Exercise details:
Everything from the first line down to the line containing "return SINK_LOW +" should be reproduced exactly; please include nothing else.

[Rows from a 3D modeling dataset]
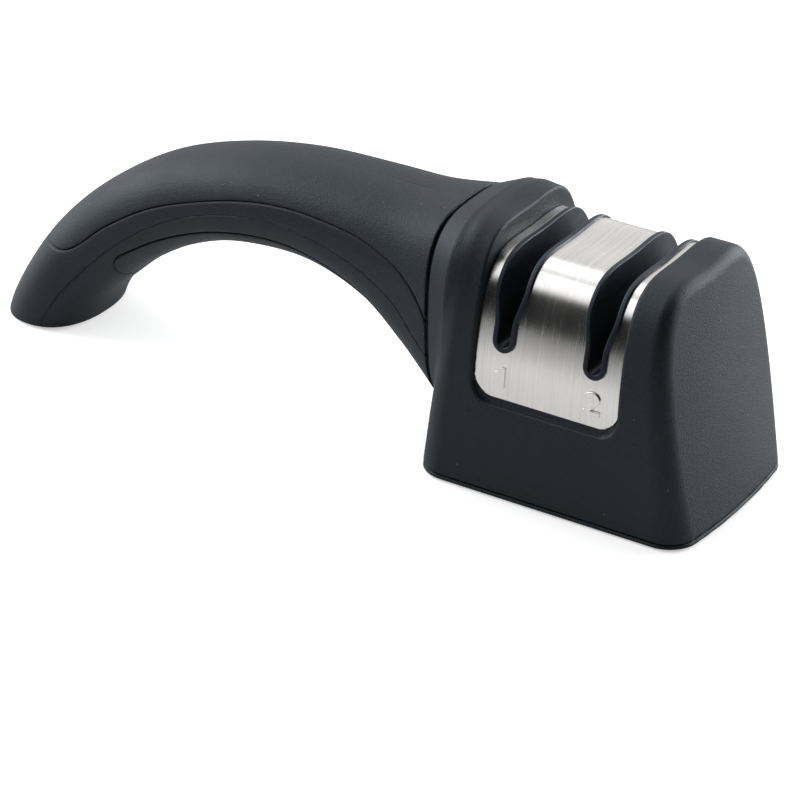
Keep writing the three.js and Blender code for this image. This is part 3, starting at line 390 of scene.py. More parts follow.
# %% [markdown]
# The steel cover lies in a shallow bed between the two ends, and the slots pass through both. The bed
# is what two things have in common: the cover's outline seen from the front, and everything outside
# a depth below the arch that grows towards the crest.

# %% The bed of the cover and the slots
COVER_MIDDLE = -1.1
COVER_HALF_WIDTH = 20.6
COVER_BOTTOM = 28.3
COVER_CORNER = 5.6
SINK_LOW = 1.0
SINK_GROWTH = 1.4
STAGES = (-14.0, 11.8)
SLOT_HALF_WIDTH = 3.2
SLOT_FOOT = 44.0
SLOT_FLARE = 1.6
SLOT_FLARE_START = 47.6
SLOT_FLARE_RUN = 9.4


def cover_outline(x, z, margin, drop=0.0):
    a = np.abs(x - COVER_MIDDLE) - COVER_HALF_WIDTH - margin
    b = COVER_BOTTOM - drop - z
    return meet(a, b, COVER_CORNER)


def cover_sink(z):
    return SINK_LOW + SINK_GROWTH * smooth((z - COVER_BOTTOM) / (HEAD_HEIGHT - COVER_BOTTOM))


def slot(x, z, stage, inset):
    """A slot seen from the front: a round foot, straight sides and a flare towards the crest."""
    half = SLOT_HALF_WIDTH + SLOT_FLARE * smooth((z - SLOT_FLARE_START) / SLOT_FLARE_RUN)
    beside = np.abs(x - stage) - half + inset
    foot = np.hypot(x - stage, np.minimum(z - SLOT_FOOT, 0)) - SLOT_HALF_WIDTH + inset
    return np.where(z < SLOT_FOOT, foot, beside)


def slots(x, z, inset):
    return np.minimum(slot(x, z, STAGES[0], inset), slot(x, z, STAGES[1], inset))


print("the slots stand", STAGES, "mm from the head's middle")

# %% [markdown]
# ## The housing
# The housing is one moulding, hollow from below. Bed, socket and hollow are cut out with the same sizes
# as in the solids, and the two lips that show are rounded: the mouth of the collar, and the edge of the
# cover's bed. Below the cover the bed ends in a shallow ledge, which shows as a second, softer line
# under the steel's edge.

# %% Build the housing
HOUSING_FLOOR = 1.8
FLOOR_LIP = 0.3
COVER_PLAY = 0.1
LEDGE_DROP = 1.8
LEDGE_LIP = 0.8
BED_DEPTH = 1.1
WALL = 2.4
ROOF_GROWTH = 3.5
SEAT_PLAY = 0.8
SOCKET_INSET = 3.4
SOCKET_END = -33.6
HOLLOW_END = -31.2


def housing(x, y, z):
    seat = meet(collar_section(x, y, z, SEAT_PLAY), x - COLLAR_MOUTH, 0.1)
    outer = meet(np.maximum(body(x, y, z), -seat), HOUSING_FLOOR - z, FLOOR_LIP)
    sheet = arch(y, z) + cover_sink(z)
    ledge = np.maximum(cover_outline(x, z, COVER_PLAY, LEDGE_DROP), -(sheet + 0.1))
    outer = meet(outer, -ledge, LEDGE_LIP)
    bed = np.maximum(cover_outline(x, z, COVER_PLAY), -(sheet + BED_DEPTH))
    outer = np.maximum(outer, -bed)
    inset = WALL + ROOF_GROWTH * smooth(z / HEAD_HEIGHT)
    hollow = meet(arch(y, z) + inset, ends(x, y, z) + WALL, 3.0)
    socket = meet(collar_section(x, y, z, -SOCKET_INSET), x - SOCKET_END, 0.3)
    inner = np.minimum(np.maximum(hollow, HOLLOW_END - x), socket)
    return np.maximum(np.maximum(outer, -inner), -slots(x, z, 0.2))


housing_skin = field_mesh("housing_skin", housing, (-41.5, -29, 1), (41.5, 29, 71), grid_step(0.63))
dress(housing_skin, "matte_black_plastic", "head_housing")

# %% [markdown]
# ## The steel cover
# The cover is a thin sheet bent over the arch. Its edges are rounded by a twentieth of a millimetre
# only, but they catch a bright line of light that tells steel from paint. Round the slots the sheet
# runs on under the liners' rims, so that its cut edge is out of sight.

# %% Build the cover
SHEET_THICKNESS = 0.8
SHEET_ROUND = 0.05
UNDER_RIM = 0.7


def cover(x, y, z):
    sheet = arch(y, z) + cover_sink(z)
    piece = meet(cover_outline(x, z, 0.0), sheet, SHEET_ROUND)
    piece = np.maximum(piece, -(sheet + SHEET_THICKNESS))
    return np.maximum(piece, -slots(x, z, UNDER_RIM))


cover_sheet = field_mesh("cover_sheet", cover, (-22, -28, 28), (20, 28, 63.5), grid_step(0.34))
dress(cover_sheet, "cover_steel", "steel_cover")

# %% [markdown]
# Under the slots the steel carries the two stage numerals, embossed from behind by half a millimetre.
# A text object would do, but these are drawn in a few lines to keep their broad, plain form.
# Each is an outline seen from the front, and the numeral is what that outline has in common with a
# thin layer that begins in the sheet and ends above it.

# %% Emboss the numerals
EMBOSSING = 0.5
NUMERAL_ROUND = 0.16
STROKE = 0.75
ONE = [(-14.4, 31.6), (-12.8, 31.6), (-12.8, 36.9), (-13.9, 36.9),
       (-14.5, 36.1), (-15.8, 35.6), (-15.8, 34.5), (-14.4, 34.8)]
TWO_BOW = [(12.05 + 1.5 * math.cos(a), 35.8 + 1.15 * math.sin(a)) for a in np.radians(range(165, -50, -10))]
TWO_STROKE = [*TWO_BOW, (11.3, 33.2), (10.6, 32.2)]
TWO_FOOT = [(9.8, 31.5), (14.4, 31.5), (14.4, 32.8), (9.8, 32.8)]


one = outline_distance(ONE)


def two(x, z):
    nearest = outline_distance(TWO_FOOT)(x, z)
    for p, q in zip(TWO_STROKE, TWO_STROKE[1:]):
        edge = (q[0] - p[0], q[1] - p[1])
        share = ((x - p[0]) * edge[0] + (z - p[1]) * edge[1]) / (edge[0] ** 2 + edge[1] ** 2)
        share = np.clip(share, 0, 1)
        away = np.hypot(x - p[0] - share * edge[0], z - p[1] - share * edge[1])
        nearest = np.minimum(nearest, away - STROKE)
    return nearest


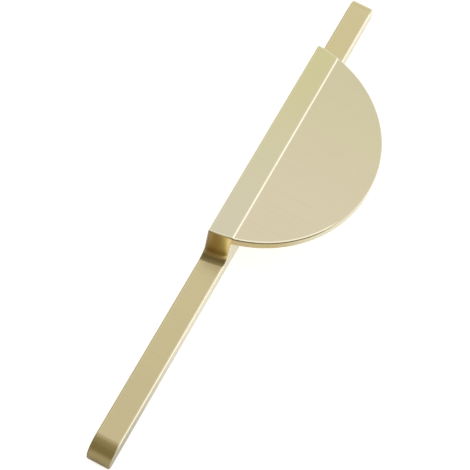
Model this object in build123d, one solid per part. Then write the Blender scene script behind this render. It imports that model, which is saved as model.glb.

Task answer:
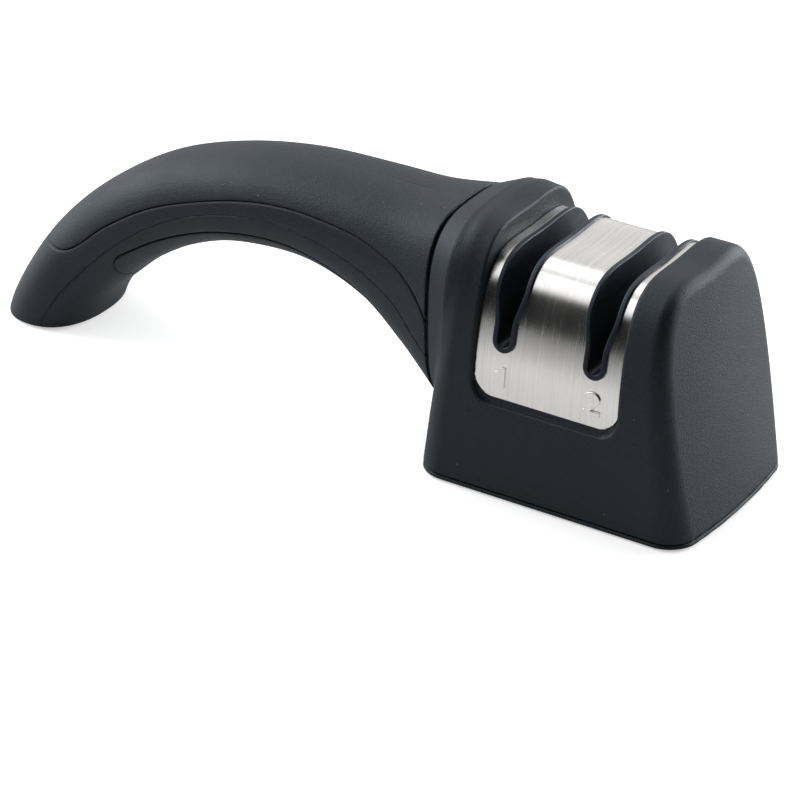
Keep writing the three.js and Blender code for this image. This is part 3, starting at line 390 of scene.py. More parts follow.
# %% [markdown]
# The steel cover lies in a shallow bed between the two ends, and the slots pass through both. The bed
# is what two things have in common: the cover's outline seen from the front, and everything outside
# a depth below the arch that grows towards the crest.

# %% The bed of the cover and the slots
COVER_MIDDLE = -1.1
COVER_HALF_WIDTH = 20.6
COVER_BOTTOM = 28.3
COVER_CORNER = 5.6
SINK_LOW = 1.0
SINK_GROWTH = 1.4
STAGES = (-14.0, 11.8)
SLOT_HALF_WIDTH = 3.2
SLOT_FOOT = 44.0
SLOT_FLARE = 1.6
SLOT_FLARE_START = 47.6
SLOT_FLARE_RUN = 9.4


def cover_outline(x, z, margin, drop=0.0):
    a = np.abs(x - COVER_MIDDLE) - COVER_HALF_WIDTH - margin
    b = COVER_BOTTOM - drop - z
    return meet(a, b, COVER_CORNER)


def cover_sink(z):
    return SINK_LOW + SINK_GROWTH * smooth((z - COVER_BOTTOM) / (HEAD_HEIGHT - COVER_BOTTOM))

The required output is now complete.